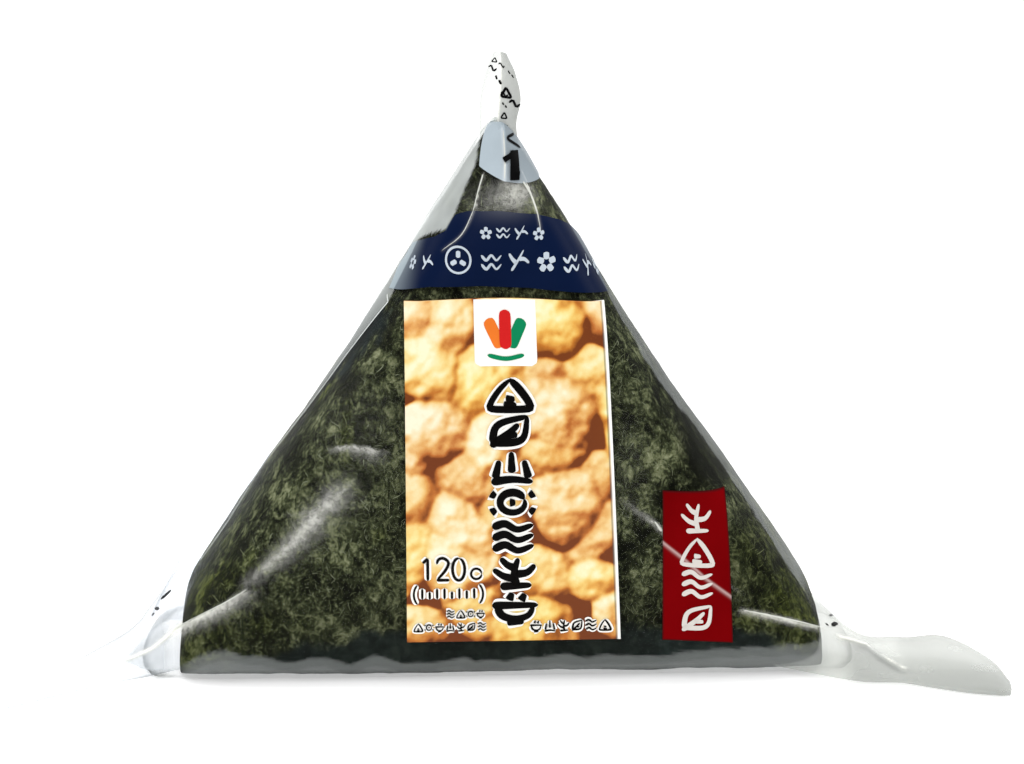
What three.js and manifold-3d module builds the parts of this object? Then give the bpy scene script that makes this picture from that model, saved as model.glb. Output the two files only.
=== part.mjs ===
// A triangular rice ball in a sheet of seaweed, sealed in its clear wrapper.
// It stands on its flat base. Millimetres, +Z up, the printed front faces -Y.
import * as THREE from "three";
import { mergeVertices } from "three/addons/utils/BufferGeometryUtils.js";
import Module from "manifold-3d";

// Driving dimensions of the wrapped body
const APEX = [-0.2, 79.5];
const LEFT_CORNER = [-53.4, -1.6];
const RIGHT_CORNER = [52.9, -1.6];
const CENTRE = [0.5, 27];
const CORNER_SHARPNESS = 26;
const RIM_POWER = 11;
const CROWN_POWER = 2.4;
const BASE_HALF_DEPTH = 19.5;
const APEX_HALF_DEPTH = 5.3;
const WEDGE_HEIGHT = 80;
const WEDGE_POWER = 2.4;
const WAIST_DEPTH = 0.04;
const WAIST_HEIGHT = 48;
const WAIST_SPAN = 16;

// Driving dimensions of the film and the two stickers
const EDGE_THICKNESS = 0.6;
const STICKER_GAP = 0.3;
const STICKER_THICKNESS = 0.35;

const wasm = await Module();
wasm.setup();

// The three sides of the outline, each as an outward normal and its distance from the centre
function outlineSides() {
  const corners = [APEX, LEFT_CORNER, RIGHT_CORNER];
  return corners.map((from, i) => {
    const to = corners[(i + 1) % corners.length];
    const normal = new THREE.Vector2(to[1] - from[1], from[0] - to[0]).normalize();
    const reach = normal.dot(new THREE.Vector2(from[0] - CENTRE[0], from[1] - CENTRE[1]));
    return reach < 0 ? { normal: normal.negate(), reach: -reach } : { normal, reach };
  });
}
const SIDES = outlineSides();

// How far (x, z) is from the centre as a share of the way to the outline: 1 on the outline.
// A high power of the three side distances rounds the corners of the triangle.
function outlineShare(x, z) {
  const total = SIDES.reduce((sum, { normal, reach }) => {
    const share = (normal.x * (x - CENTRE[0]) + normal.y * (z - CENTRE[1])) / reach;
    return sum + Math.max(0, share) ** CORNER_SHARPNESS;
  }, 0);
  return total ** (1 / CORNER_SHARPNESS);
}

// Half the depth at a height: deep at the base, a narrow wedge at the apex
function wedgeHalfDepth(z) {
  const rise = THREE.MathUtils.clamp(z / WEDGE_HEIGHT, 0, 1);
  return APEX_HALF_DEPTH + (BASE_HALF_DEPTH - APEX_HALF_DEPTH) * (1 - rise ** WEDGE_POWER);
}

// The taut film draws the two slopes in a little above the middle, as a share of the width
function waist(z) {
  return 1 - WAIST_DEPTH * Math.exp(-(((z - WAIST_HEIGHT) / WAIST_SPAN) ** 2));
}

// Half the depth at (x, z): crowned in the middle, rounded down to nothing at the outline
function halfDepth(x, z) {
  const share = outlineShare(CENTRE[0] + (x - CENTRE[0]) / waist(z), z);
  return wedgeHalfDepth(z) * Math.max(0, 1 - share ** RIM_POWER) ** (1 / CROWN_POWER);
}

// A closed skin through loops of equal length. Each end is a fan round one point, or a strip
// that joins the two halves of its loop, as at the end of a thin sheet.
function closedSkin(loops, endPoints) {
  const count = loops[0].length;
  const points = loops.flat();
  const faces = [];
  for (let i = 0; i + 1 < loops.length; i += 1) {
    for (let j = 0; j < count; j += 1) {
      const next = (j + 1) % count;
      const [a, b] = [i * count + j, i * count + next];
      const [c, d] = [a + count, b + count];
      faces.push(a, b, d, a, d, c);
    }
  }
  const last = (loops.length - 1) * count;
  if (endPoints) {
    points.push(...endPoints);
    for (let j = 0; j < count; j += 1) {
      const next = (j + 1) % count;
      faces.push(points.length - 2, next, j, points.length - 1, last + j, last + next);
    }
  } else {
    for (let j = 0; j + 1 < count / 2; j += 1) {
      const [p, q] = [count - 1 - j, count - 2 - j];
      faces.push(j, q, j + 1, j, p, q);
      faces.push(last + j, last + j + 1, last + q, last + j, last + q, last + p);
    }
  }
  const geometry = new THREE.BufferGeometry().setFromPoints(points);
  geometry.setIndex(faces);
  return geometry;
}

// A solid ready to be joined to another
function solidOf(geometry) {
  const merged = mergeVertices(geometry, 1e-4);
  const solid = new wasm.Manifold(
    new wasm.Mesh({
      numProp: 3,
      vertProperties: merged.attributes.position.array,
      triVerts: new Uint32Array(merged.index.array),
    }),
  );
  if (solid.volume() > 0) return solid;
  const turned = merged.clone();
  const index = Array.from(turned.index.array);
  for (let i = 0; i < index.length; i += 3) [index[i], index[i + 1]] = [index[i + 1], index[i]];
  turned.setIndex(index);
  return solidOf(turned);
}

// The geometry of a joined solid
function geometryOf(solid) {
  const mesh = solid.getMesh();
  const geometry = new THREE.BufferGeometry();
  geometry.setAttribute("position", new THREE.BufferAttribute(mesh.vertProperties, mesh.numProp));
  geometry.setIndex(new THREE.BufferAttribute(mesh.triVerts, 1));
  geometry.computeVertexNormals();
  return geometry;
}

// Wrapped body: loops of the outline shrink to the middle of the front and of the back face.
// What would lie below the table is pressed flat on it, which makes the base.
const BODY_COLUMNS = 84;
const FACE_SHARES = [0.3, 0.55, 0.72, 0.83, 0.9, 0.945, 0.972, 0.99];

function outlinePoint(angle, share, side) {
  const direction = new THREE.Vector2(Math.cos(angle), Math.sin(angle));
  const unit = outlineShare(CENTRE[0] + direction.x, CENTRE[1] + direction.y);
  const z = CENTRE[1] + (direction.y * share) / unit;
  const x = CENTRE[0] + (waist(z) * direction.x * share) / unit;
  const inside = Math.max(0, 1 - share ** RIM_POWER) ** (1 / CROWN_POWER);
  return new THREE.Vector3(x, side * wedgeHalfDepth(z) * inside, Math.max(0, z));
}

function bodyLoop(share, side) {
  return Array.from({ length: BODY_COLUMNS }, (_, j) =>
    outlinePoint((2 * Math.PI * j) / BODY_COLUMNS, share, side),
  );
}

const bodySkin = closedSkin(
  [
    ...FACE_SHARES.map((share) => bodyLoop(share, -1)),
    bodyLoop(1, 0),
    ...FACE_SHARES.toReversed().map((share) => bodyLoop(share, 1)),
  ],
  [-1, 1].map((side) => new THREE.Vector3(CENTRE[0], side * halfDepth(...CENTRE), CENTRE[1])),
);

// A curved film sheet. Each station across it has a lower edge, a middle and an upper edge, and
// its thickness in the middle. Smooth curves run through the stations from the root to the tip.
const SHEET_STEPS_ALONG = 16;
const SHEET_STEPS_ACROSS = 7;
const SLOPE_STEP = 0.01;

function filmSheet(stations) {
  const rail = (edge) => {
    const points = stations.map((station) => new THREE.Vector3(...station[edge]));
    return new THREE.CatmullRomCurve3(points, false, "catmullrom", 0.5);
  };
  const rails = ["lower", "middle", "upper"].map(rail);
  const last = stations.length - 1;
  const thicknessAt = (a) => {
    const i = Math.min(last - 1, Math.floor(a * last));
    return THREE.MathUtils.lerp(stations[i].thick, stations[i + 1].thick, a * last - i);
  };
  const surface = (a, b) => {
    const [lower, middle, upper] = rails.map((curve) => curve.getPoint(a));
    return lower
      .multiplyScalar((1 - b) * (1 - 2 * b))
      .addScaledVector(middle, 4 * b * (1 - b))
      .addScaledVector(upper, b * (2 * b - 1));
  };
  const [before, after] = [(t) => Math.max(0, t - SLOPE_STEP), (t) => Math.min(1, t + SLOPE_STEP)];
  const skinPoint = (a, b, side) => {
    const along = surface(after(a), b).sub(surface(before(a), b));
    const across = surface(a, after(b)).sub(surface(a, before(b)));
    const bulge = Math.max(0, thicknessAt(a) - EDGE_THICKNESS) * Math.sin(Math.PI * b);
    const lift = (side * (EDGE_THICKNESS + bulge)) / 2;
    return surface(a, b).addScaledVector(along.cross(across).normalize(), lift);
  };
  const across = Array.from({ length: SHEET_STEPS_ACROSS + 1 }, (_, j) => j / SHEET_STEPS_ACROSS);
  const loops = Array.from({ length: SHEET_STEPS_ALONG + 1 }, (_, i) => {
    const a = i / SHEET_STEPS_ALONG;
    return [
      ...across.map((b) => skinPoint(a, b, 1)),
      ...across.toReversed().map((b) => skinPoint(a, b, -1)),
    ];
  });
  return closedSkin(loops);
}

// Left ear: the film of the corner gathers at a pinch and flares into a long flat leaf.
// Its stations are the root in the body, the corner, the pinch, the belly and the tip.
const leftEar = filmSheet([
  { lower: [-40, -13, 2.4], middle: [-40, -5, 9], upper: [-40, 3, 15], thick: 6 },
  { lower: [-49.6, -14.7, 0.9], middle: [-49.6, -11, 4.5], upper: [-50.4, 0, 7], thick: 1.8 },
  { lower: [-54, -16.4, 0.6], middle: [-54, -13, 2.4], upper: [-53.6, -3.5, 4], thick: 0.9 },
  { lower: [-61.4, -20.8, 0.5], middle: [-61.2, -17, 1.3], upper: [-60.5, -11, 2], thick: 0.8 },
  { lower: [-69, -26.9, 0.5], middle: [-69.1, -26.6, 0.5], upper: [-69.2, -26.2, 0.5], thick: 0.6 },
]);

// Left fin: the same film stands out from the side edge above the ear
const leftFin = filmSheet([
  { lower: [-33, 0, 29.6], middle: [-34.4, 0, 29.4], upper: [-35.8, 0, 29.3], thick: 0.6 },
  { lower: [-37.6, 0, 20.2], middle: [-39.9, 0, 20.2], upper: [-42.1, 0, 20.2], thick: 0.6 },
  { lower: [-40.4, 0, 14], middle: [-42.7, 0, 14.6], upper: [-45, 0, 15.3], thick: 0.6 },
  { lower: [-43, -1, 4], middle: [-47, -1, 4.5], upper: [-51, -1, 5.2], thick: 0.6 },
]);

// Right ear: shorter, with its leaf cupped like a spoon.
// Its stations are the root in the body, the corner, the pinch, the belly, the shoulder, the tip.
const rightEar = filmSheet([
  { lower: [38, -14.6, 2.8], middle: [38, -7, 10], upper: [38, 2, 16], thick: 6 },
  { lower: [49.6, -18.5, 0.9], middle: [49.4, -15, 4.2], upper: [50.2, -5.5, 3.8], thick: 1.8 },
  { lower: [56.6, -21, 0.5], middle: [56.9, -18, 1.7], upper: [57.7, -8.2, 2.4], thick: 0.8 },
  { lower: [64, -25.3, 0.5], middle: [64.2, -18.6, 1.1], upper: [64.2, -9, 3.1], thick: 0.8 },
  { lower: [68.6, -26.9, 0.5], middle: [69.2, -21.5, 0.9], upper: [69.8, -15.2, 1.6], thick: 0.7 },
  { lower: [70.6, -27, 0.5], middle: [71.2, -24.8, 0.5], upper: [71.4, -21.8, 0.6], thick: 0.6 },
]);

// Pull tab: the end of the tear strip stands up from the apex, curled and half turned
const pullTab = filmSheet([
  { lower: [-2.4, 0, 73.5], middle: [0.2, -1.6, 73.5], upper: [2.8, 0, 73.5], thick: 1.6 },
  { lower: [-2.6, 0, 77.6], middle: [0, -1.7, 77.5], upper: [2.4, -0.1, 77.3], thick: 0.8 },
  { lower: [-2.3, 1, 81.6], middle: [0.3, -1.4, 81.4], upper: [3, -1, 81], thick: 0.6 },
  { lower: [-1.4, 1, 85.2], middle: [0.5, -0.6, 85.1], upper: [2.3, -1.3, 84.6], thick: 0.6 },
  { lower: [-0.6, 0.6, 87.4], middle: [0.3, 0, 87.5], upper: [1, -0.6, 87.3], thick: 0.6 },
]);

// A sticker lies on the front face. Its corners are given in the X-Z plane, lower edge first.
function sticker([lowerLeft, lowerRight, upperRight, upperLeft], columns, rows) {
  const place = (u, v, lift) => {
    const lower = new THREE.Vector2(...lowerLeft).lerp(new THREE.Vector2(...lowerRight), u);
    const upper = new THREE.Vector2(...upperLeft).lerp(new THREE.Vector2(...upperRight), u);
    const { x, y: z } = lower.lerp(upper, v);
    return new THREE.Vector3(x, -halfDepth(x, z) - lift, z);
  };
  const loops = Array.from({ length: rows + 1 }, (_, i) => {
    const across = Array.from({ length: columns + 1 }, (_, j) => j / columns);
    return [
      ...across.map((u) => place(u, i / rows, STICKER_GAP + STICKER_THICKNESS)),
      ...across.toReversed().map((u) => place(u, i / rows, STICKER_GAP)),
    ];
  });
  return geometryOf(solidOf(closedSkin(loops)));
}

// Front label: an upright printed sticker in the middle of the front face
const frontLabel = sticker([[-13.7, 7], [16.4, 7.1], [14.4, 54.9], [-13.7, 54.7]], 12, 16);

// Red label: a small upright sticker by the lower right corner
const redLabel = sticker([[22.3, 6.9], [32.3, 6.3], [31.3, 27.7], [22.2, 28.4]], 5, 9);

// The film pack is one sealed body: the wrapped rice ball, both ears, the fin and the pull tab
const filmPack = [leftEar, leftFin, rightEar, pullTab].reduce(
  (joined, piece) => joined.add(solidOf(piece)),
  solidOf(bodySkin),
);

function named(name, geometry, color) {
  const mesh = new THREE.Mesh(geometry, new THREE.MeshStandardMaterial({ color }));
  mesh.name = name;
  return mesh;
}

const part = new THREE.Group();
part.name = "wrapped_rice_ball";
part.add(named("film_pack", geometryOf(filmPack), 0x3c4134));
part.add(named("front_label", frontLabel, 0xf5df98));
part.add(named("red_label", redLabel, 0x7f1b1a));

export default part;
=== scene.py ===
import bpy
import numpy as np
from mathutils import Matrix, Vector


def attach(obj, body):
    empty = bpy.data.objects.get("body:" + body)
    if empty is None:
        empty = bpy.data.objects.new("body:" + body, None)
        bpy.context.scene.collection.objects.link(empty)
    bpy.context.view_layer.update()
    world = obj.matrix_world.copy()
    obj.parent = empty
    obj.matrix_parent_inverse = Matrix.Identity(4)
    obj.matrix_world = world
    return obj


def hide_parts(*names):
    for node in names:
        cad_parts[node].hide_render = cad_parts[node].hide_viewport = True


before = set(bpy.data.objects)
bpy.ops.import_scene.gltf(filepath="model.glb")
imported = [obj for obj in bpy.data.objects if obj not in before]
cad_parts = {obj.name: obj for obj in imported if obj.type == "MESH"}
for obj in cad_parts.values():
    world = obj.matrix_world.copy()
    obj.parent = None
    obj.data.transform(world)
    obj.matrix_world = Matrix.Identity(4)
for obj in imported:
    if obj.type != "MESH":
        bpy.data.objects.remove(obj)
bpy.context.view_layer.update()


# Rice ball in its seaweed sheet
# The pressed rice is wrapped all over in one dry, dark green sheet of pressed seaweed. The sheet
# is thin and brittle, so it is crinkled, mottled, and ragged along its lower edge.
MM = 0.001
apex, left_corner, right_corner = (-0.2, 79.5), (-53.4, -1.6), (52.9, -1.6)
centre = np.array([0.5, 27.0])
rim_power, crown_power = 11, 2.4
base_half_depth, apex_half_depth, full_height = 19.5, 5.3, 80


def outline_sides():
    """The outward normals of the triangle's three sides, and their distances from the centre."""
    corners = np.array([apex, left_corner, right_corner])
    edges = np.roll(corners, -1, axis=0) - corners
    normals = np.stack([-edges[:, 1], edges[:, 0]], -1) / np.linalg.norm(edges, axis=1)[:, None]
    reaches = np.sum(normals * (corners - centre), -1)
    return normals * np.sign(reaches)[:, None], np.abs(reaches)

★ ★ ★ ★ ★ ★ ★

TASK REQUIREMENTS:
Your task is to quote exactly the lines beginning with the one that contains "function named(name, geometry, color)" and ending with the one that contains "imported = [obj", with nothing left out or added.

CORRECT RESULT:
function named(name, geometry, color) {
  const mesh = new THREE.Mesh(geometry, new THREE.MeshStandardMaterial({ color }));
  mesh.name = name;
  return mesh;
}

const part = new THREE.Group();
part.name = "wrapped_rice_ball";
part.add(named("film_pack", geometryOf(filmPack), 0x3c4134));
part.add(named("front_label", frontLabel, 0xf5df98));
part.add(named("red_label", redLabel, 0x7f1b1a));

export default part;
=== scene.py ===
import bpy
import numpy as np
from mathutils import Matrix, Vector


def attach(obj, body):
    empty = bpy.data.objects.get("body:" + body)
    if empty is None:
        empty = bpy.data.objects.new("body:" + body, None)
        bpy.context.scene.collection.objects.link(empty)
    bpy.context.view_layer.update()
    world = obj.matrix_world.copy()
    obj.parent = empty
    obj.matrix_parent_inverse = Matrix.Identity(4)
    obj.matrix_world = world
    return obj


def hide_parts(*names):
    for node in names:
        cad_parts[node].hide_render = cad_parts[node].hide_viewport = True


before = set(bpy.data.objects)
bpy.ops.import_scene.gltf(filepath="model.glb")
imported = [obj for obj in bpy.data.objects if obj not in before]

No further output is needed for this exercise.